> EXERCISE DIRECTIONS
Copy out all lines carrying the word "that".

> DATA SECTION
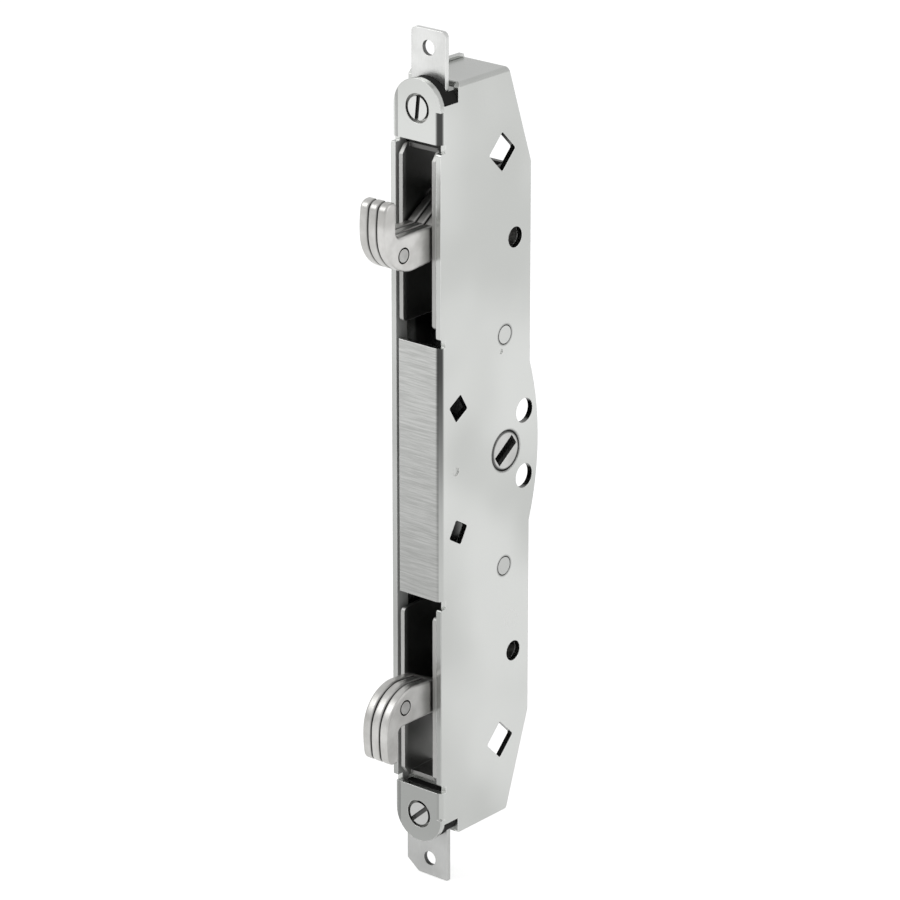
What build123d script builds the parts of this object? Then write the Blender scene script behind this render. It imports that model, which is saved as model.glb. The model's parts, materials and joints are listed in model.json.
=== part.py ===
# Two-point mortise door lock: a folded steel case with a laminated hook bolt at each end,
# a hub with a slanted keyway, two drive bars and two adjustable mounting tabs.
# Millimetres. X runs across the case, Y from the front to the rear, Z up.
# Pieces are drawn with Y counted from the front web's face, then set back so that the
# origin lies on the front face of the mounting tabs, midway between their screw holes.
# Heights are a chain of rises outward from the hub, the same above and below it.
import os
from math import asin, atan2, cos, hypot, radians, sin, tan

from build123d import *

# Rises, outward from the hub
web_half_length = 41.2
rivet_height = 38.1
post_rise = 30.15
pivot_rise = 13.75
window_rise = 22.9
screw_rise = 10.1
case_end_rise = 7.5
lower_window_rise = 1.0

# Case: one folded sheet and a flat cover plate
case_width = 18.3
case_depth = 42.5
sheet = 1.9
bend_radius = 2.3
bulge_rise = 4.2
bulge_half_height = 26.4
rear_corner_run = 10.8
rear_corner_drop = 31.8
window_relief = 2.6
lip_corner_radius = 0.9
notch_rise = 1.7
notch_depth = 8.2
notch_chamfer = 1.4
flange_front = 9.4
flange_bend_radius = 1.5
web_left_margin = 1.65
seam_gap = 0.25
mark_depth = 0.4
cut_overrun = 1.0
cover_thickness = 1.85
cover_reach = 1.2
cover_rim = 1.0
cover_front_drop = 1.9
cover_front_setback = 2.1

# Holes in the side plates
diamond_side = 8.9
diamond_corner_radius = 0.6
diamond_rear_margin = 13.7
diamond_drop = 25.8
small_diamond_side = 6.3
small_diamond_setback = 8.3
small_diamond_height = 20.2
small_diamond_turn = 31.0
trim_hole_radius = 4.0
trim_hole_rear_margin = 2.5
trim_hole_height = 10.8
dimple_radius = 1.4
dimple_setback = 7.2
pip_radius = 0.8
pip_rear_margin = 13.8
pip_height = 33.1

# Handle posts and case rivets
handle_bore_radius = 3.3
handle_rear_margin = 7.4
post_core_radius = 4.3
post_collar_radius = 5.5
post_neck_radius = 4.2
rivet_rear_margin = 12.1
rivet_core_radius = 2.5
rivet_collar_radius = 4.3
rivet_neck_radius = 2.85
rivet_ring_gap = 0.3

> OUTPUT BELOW
What build123d script builds the parts of this object? Then write the Blender scene script behind this render. It imports that model, which is saved as model.glb. The model's parts, materials and joints are listed in model.json.
# Pieces are drawn with Y counted from the front web's face, then set back so that the